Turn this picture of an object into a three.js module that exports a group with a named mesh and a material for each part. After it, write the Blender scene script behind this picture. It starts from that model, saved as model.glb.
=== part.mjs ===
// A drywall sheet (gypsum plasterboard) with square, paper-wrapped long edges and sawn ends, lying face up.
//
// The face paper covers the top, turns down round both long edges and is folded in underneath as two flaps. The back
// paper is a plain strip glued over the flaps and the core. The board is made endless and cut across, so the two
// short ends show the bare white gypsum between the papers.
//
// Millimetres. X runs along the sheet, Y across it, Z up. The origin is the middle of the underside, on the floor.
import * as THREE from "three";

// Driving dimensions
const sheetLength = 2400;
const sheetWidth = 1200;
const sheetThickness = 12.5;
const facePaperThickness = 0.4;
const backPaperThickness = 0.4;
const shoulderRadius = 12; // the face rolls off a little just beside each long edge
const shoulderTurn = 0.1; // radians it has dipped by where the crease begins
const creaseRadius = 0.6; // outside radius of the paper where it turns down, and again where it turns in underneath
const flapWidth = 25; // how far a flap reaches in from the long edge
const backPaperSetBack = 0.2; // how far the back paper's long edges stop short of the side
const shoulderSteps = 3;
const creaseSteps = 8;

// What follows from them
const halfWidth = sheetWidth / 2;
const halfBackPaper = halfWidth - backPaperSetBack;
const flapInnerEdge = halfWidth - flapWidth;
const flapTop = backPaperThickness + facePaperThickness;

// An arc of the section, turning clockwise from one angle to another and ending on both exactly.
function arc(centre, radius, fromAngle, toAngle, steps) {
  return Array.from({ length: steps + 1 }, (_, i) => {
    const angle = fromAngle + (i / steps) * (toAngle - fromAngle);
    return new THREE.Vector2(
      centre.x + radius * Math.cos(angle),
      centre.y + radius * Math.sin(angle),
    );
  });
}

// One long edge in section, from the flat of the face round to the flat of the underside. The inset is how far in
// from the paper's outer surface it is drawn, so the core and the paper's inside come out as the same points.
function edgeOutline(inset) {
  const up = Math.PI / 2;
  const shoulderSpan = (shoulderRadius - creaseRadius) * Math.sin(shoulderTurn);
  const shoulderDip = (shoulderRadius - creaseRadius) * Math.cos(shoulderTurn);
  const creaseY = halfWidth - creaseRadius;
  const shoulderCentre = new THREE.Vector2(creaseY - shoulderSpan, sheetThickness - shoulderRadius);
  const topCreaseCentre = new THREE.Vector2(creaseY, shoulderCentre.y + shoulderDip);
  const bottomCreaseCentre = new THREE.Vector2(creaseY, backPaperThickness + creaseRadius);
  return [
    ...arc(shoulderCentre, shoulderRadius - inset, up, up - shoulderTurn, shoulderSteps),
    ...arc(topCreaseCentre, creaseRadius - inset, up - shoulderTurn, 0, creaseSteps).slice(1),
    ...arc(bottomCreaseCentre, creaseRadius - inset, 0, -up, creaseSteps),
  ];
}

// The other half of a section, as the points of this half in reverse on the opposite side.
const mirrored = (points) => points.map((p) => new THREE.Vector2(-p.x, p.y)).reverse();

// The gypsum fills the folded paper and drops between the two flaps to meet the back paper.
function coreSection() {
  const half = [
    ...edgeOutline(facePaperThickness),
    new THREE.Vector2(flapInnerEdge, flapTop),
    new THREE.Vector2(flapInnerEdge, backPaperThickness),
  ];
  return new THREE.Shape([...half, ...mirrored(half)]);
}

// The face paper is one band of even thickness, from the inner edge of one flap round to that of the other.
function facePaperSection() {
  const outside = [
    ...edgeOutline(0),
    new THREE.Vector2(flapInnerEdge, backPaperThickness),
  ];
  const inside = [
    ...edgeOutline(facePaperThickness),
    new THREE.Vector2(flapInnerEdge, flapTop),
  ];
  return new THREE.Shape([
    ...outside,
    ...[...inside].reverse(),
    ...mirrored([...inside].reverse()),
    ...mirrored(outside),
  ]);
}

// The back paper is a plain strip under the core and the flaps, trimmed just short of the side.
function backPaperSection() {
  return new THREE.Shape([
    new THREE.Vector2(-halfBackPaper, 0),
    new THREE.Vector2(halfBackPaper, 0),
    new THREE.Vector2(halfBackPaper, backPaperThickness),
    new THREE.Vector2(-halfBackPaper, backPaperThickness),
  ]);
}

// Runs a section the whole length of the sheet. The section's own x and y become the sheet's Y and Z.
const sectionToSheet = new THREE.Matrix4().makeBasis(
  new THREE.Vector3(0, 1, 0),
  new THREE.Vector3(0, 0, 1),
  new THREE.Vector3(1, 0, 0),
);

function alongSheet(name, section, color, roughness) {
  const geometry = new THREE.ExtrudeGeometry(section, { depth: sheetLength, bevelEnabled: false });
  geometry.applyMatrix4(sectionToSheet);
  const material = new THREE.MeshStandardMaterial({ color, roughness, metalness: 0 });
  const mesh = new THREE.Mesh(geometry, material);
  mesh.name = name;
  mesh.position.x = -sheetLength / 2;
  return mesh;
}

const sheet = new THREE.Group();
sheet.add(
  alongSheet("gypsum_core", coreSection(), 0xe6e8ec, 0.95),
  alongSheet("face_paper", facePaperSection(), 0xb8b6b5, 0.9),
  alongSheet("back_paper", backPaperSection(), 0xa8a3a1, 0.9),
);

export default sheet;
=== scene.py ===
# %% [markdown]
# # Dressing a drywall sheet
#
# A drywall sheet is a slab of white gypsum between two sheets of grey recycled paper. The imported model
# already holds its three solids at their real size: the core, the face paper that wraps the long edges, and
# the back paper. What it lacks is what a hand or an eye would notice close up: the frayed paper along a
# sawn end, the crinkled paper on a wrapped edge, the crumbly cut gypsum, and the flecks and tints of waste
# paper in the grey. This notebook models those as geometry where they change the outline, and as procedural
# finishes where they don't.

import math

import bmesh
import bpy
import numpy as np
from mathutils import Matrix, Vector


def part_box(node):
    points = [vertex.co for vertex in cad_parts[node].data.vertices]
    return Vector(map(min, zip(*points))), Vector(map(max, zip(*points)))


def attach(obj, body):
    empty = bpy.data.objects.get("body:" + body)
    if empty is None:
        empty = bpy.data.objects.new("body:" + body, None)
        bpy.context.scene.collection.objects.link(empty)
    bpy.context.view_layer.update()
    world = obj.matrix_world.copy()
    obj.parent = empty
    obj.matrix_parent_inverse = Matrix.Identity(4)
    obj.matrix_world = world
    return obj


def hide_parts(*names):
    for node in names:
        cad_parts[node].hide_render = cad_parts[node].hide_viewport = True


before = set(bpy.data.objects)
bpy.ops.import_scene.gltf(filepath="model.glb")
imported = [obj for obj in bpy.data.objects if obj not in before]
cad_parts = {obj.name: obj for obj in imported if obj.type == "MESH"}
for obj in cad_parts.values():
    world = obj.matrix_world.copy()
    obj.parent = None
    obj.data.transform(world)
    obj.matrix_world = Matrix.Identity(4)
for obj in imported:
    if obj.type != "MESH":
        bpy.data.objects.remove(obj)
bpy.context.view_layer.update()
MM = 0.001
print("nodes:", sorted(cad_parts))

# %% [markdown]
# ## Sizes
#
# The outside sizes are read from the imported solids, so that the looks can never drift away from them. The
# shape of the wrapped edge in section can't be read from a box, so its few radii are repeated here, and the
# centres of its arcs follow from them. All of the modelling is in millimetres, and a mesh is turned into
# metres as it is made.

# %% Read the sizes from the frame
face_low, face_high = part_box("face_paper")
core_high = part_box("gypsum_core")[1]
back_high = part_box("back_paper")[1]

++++

What is expected. Each line from the one containing "sheet's Y and Z." through the one containing "if empty is" must be retyped exactly, the first and last of these included.

Full output.
// Runs a section the whole length of the sheet. The section's own x and y become the sheet's Y and Z.
const sectionToSheet = new THREE.Matrix4().makeBasis(
  new THREE.Vector3(0, 1, 0),
  new THREE.Vector3(0, 0, 1),
  new THREE.Vector3(1, 0, 0),
);

function alongSheet(name, section, color, roughness) {
  const geometry = new THREE.ExtrudeGeometry(section, { depth: sheetLength, bevelEnabled: false });
  geometry.applyMatrix4(sectionToSheet);
  const material = new THREE.MeshStandardMaterial({ color, roughness, metalness: 0 });
  const mesh = new THREE.Mesh(geometry, material);
  mesh.name = name;
  mesh.position.x = -sheetLength / 2;
  return mesh;
}

const sheet = new THREE.Group();
sheet.add(
  alongSheet("gypsum_core", coreSection(), 0xe6e8ec, 0.95),
  alongSheet("face_paper", facePaperSection(), 0xb8b6b5, 0.9),
  alongSheet("back_paper", backPaperSection(), 0xa8a3a1, 0.9),
);

export default sheet;
=== scene.py ===
# %% [markdown]
# # Dressing a drywall sheet
#
# A drywall sheet is a slab of white gypsum between two sheets of grey recycled paper. The imported model
# already holds its three solids at their real size: the core, the face paper that wraps the long edges, and
# the back paper. What it lacks is what a hand or an eye would notice close up: the frayed paper along a
# sawn end, the crinkled paper on a wrapped edge, the crumbly cut gypsum, and the flecks and tints of waste
# paper in the grey. This notebook models those as geometry where they change the outline, and as procedural
# finishes where they don't.

import math

import bmesh
import bpy
import numpy as np
from mathutils import Matrix, Vector


def part_box(node):
    points = [vertex.co for vertex in cad_parts[node].data.vertices]
    return Vector(map(min, zip(*points))), Vector(map(max, zip(*points)))


def attach(obj, body):
    empty = bpy.data.objects.get("body:" + body)
    if empty is None:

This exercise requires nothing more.